Oracle Vs. Google and the Right To Use APIs 155
jfruh writes "Even as an EU court rules that APIs can't be copyrighted, tech observers are waiting for the Oracle v. Google trial jury to rule on the same question under U.S. law. Blogger Brian Proffitt spoke with Groklaw's Pamela Jones on the issue, and her take is that a victory for Oracle would be bad news for developers. Essentially, Oracle is claiming that, while an individual API might not be copyrightable, the collection of APIs needed to use a language is. Such a decision would, among other things, make Java's open source nature essentially meaningless, and would have lots of implications for any programming language you can name."
Re:Instruction sets can be licensable (Score:2, Informative)

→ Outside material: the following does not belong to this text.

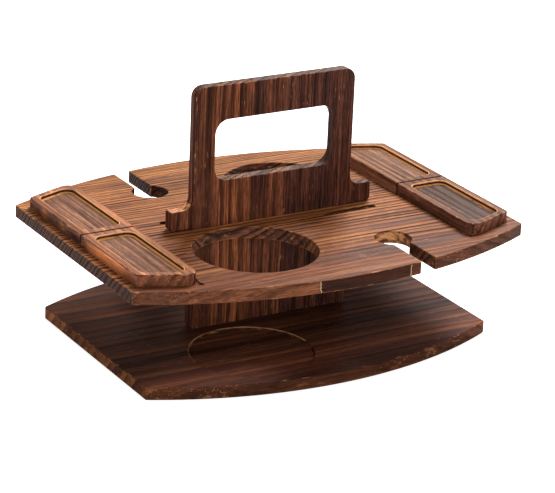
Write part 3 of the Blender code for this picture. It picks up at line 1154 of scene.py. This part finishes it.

x86 instruction set is licensed to AMD as part of a patent-licensing agreement -- because parts of the instruction set itself are patented. E.g.,:
Intel believes that Global Foundries is not a subsidiary under terms of the agreement and is therefore not licensed under the 2001 patent cross-license agreement. Intel also said the structure of the deal between AMD and ATIC breaches a confidential portion of that agreement. Intel has asked AMD to make the relevant portion of the agreement public, but so far AMD has declined to do so.
Copyright != patent protection. Oracle has never claimed that Google violated its patents (probably because it doesn't hold patents protecting the Java API). It's worth noting that patenting the API would clearly make it patent-encumbered and thus, potentially susceptible to exactly the kind of Shenanigans that Oracle is trying to pull. Of course, if it was patent-encumbered, then the industry would [probably] know about it, and would steer clear, as appropriate. Basically, Oracle is trying to have its cake ("open") and eat it too ("license").
If Oracle wins... (Score:3, Informative)
... I move to the EU.
At least there is still one region in the world where the hairless monkeys haven't gone completely insane.
Judge Alsup is on it... (Score:5, Informative)
He has asked the parties to brief him in light of the EU decision [groklaw.net].
Re:Instruction sets can be licensable (Score:4, Informative)
As someone who worked in x86 Architecture, I'm pretty sure (though I'm not a lawyer, so get their opinion definitively first) that the issue here is not the instruction set Per Se, but various physical implementation details that would occur building real circuits to produce a processor chip.
So, for example, that's why various software-based x86 emulator/simulator writers have not been sued.
Matters of fact vs. matters of law (Score:3, Informative)
This idea seems rather broken. Juries are supposed to decide matters of fact and courts are supposed to decide matters of law. Whether an API is copyrightable is purely a matter of law, not fact. What the hell's going on here? This decision is the judge's responsibility.
Patent suit still pending (Score:5, Informative)
Oracle has never claimed that Google violated its patents (probably because it doesn't hold patents protecting the Java API).
The case was in fact about patents before it became clear that Google was very likely to prevail on Oracle's patent infringement allegations. At that point, Oracle decided to add a copyright infringement claim. The suit over U.S. Patents 5966702, 6910205, and RE38104 is still pending and will be resolved after the copyright suit concludes.
Jury, pretend that the API is copyrightable. (Score:4, Informative)
Re:Can search results be copyrighted? (Score:5, Informative)
Re:Instruction sets can be licensable (Score:5, Informative)
Oracle has never claimed that Google violated its patents (probably because it doesn't hold patents protecting the Java API).
Yes they did, in fact that was the initial basis for this court action [slashdot.org]. The copyright portion is being resolved first then it moves on to the patent portion of the lawsuit.
It's worth noting that patenting the API would clearly make it patent-encumbered and thus, potentially susceptible to exactly the kind of Shenanigans that Oracle is trying to pull.
Java is quite heavily patent-encumbered.
Of course, if it was patent-encumbered, then the industry would [probably] know about it, and would steer clear, as appropriate.
Well no, that would be silly, because it is patent-encumbered but the GPL status of Java means that GPL implementations - like OpenJDK - get an implicit patent license as well as all downstream projects.
Basically, Oracle is trying to have its cake ("open") and eat it too ("license").
Just because something is open doesn't mean it can't be patent-encumbered, if you understand the patent-specific elements of the GPL this should be quite clear.